Requirements —
Gather all lines from the material that contain "part".

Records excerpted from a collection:

########

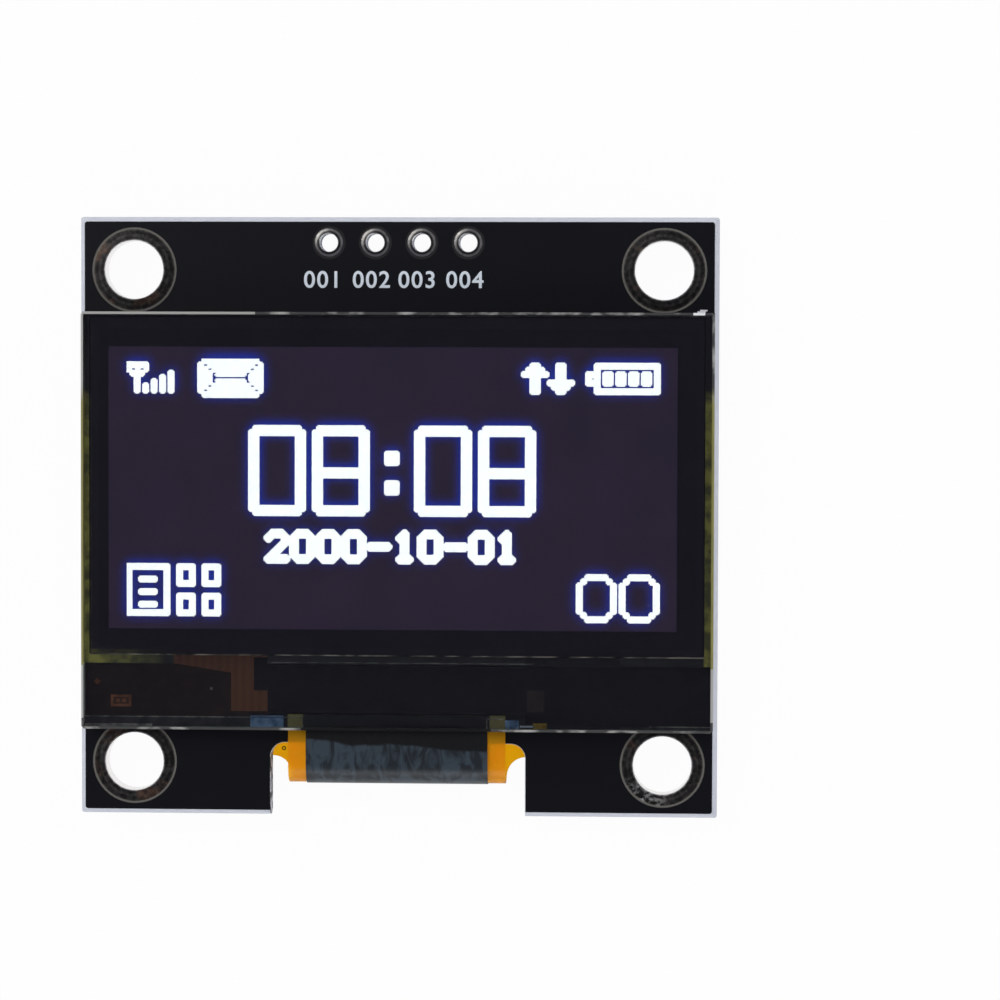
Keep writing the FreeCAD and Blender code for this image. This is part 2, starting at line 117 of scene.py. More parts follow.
# %% Colour and node helpers
def linear(hex_text):
    """Turn a colour such as #c8a050 into linear red, green, blue and a full alpha."""
    shares = [int(hex_text[place:place + 2], 16) / 255 for place in (1, 3, 5)]
    return [share / 12.92 if share <= 0.04045 else ((share + 0.055) / 1.055) ** 2.4 for share in shares] + [1]


def add(tree, kind, sockets=None, **settings):
    """Add a shader node with its settings, plain values and links, and return its outputs."""
    node = tree.nodes.new("ShaderNode" + kind)
    for name, value in settings.items():
        setattr(node, name, value)
    for socket, value in (sockets or {}).items():
        if isinstance(value, bpy.types.NodeSocket):
            tree.links.new(value, node.inputs[socket])
        else:
            node.inputs[socket].default_value = value
    return node.outputs


def new_finish(name, **plain):
    """Start a material with one Principled shader, and return it with its tree, shader and coordinates."""
    material = bpy.data.materials.new(name)
    material.use_nodes = True
    tree = material.node_tree
    shader = tree.nodes["Principled BSDF"]
    for socket, value in plain.items():
        shader.inputs[socket.replace("_", " ")].default_value = value
    return material, tree, shader, add(tree, "TexCoord")["Object"]


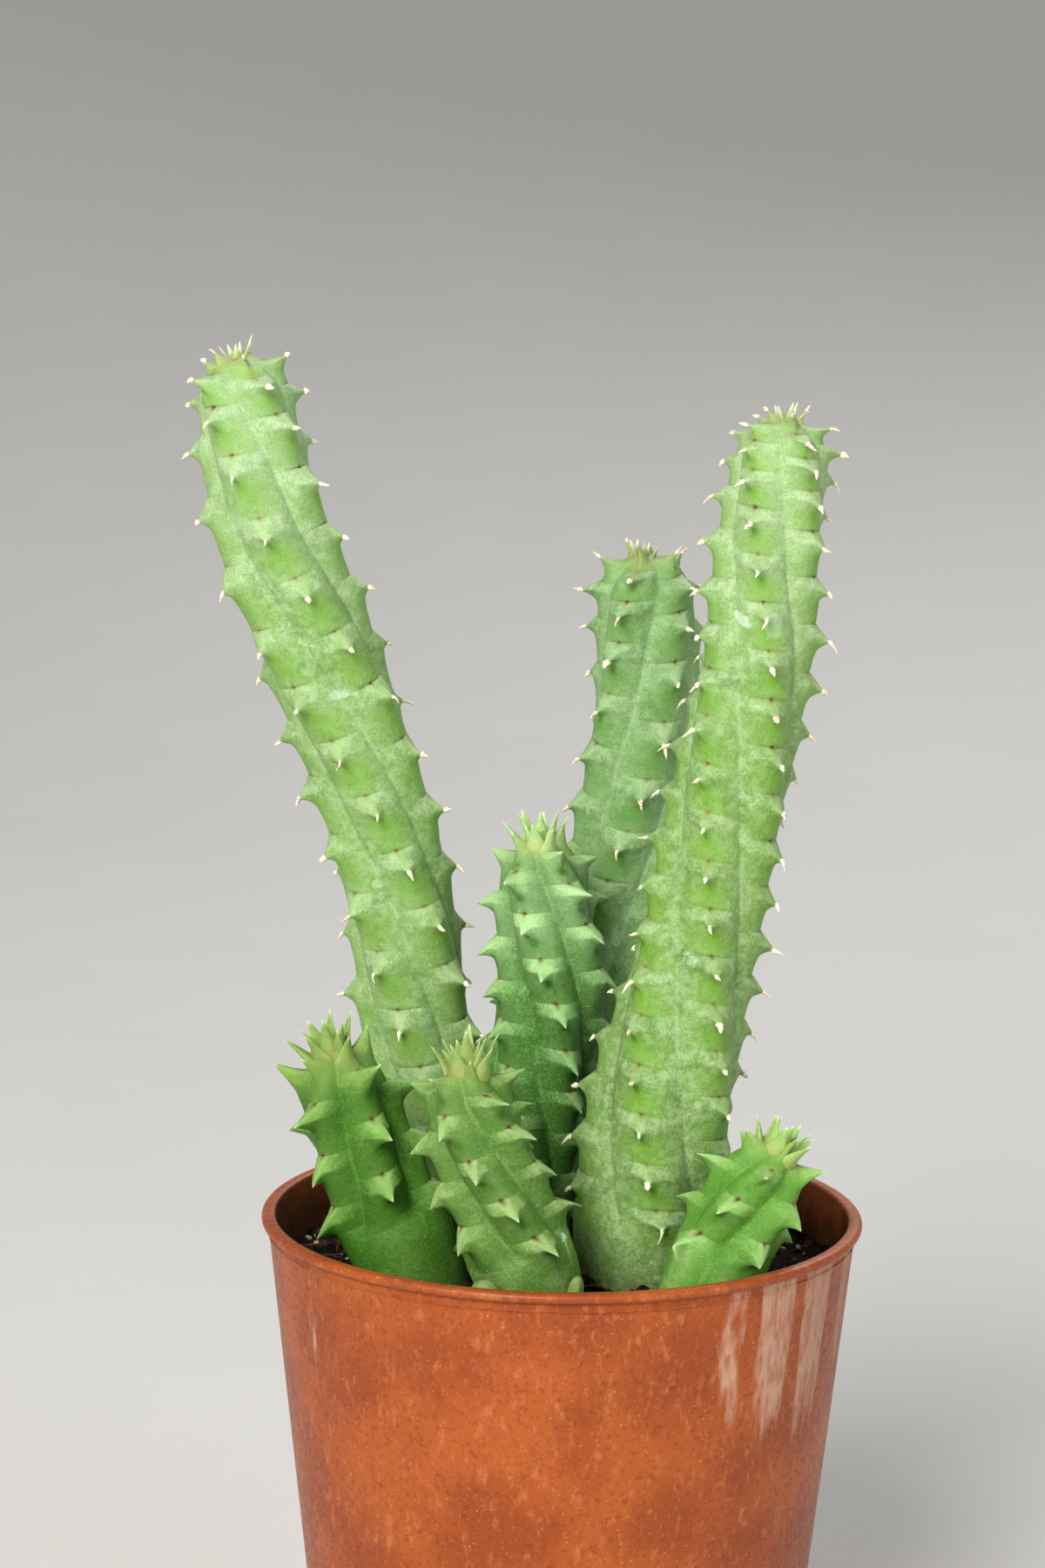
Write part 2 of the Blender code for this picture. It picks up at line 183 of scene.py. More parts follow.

########

Result for this exercise —
Keep writing the FreeCAD and Blender code for this image. This is part 2, starting at line 117 of scene.py. More parts follow.
Write part 2 of the Blender code for this picture. It picks up at line 183 of scene.py. More parts follow.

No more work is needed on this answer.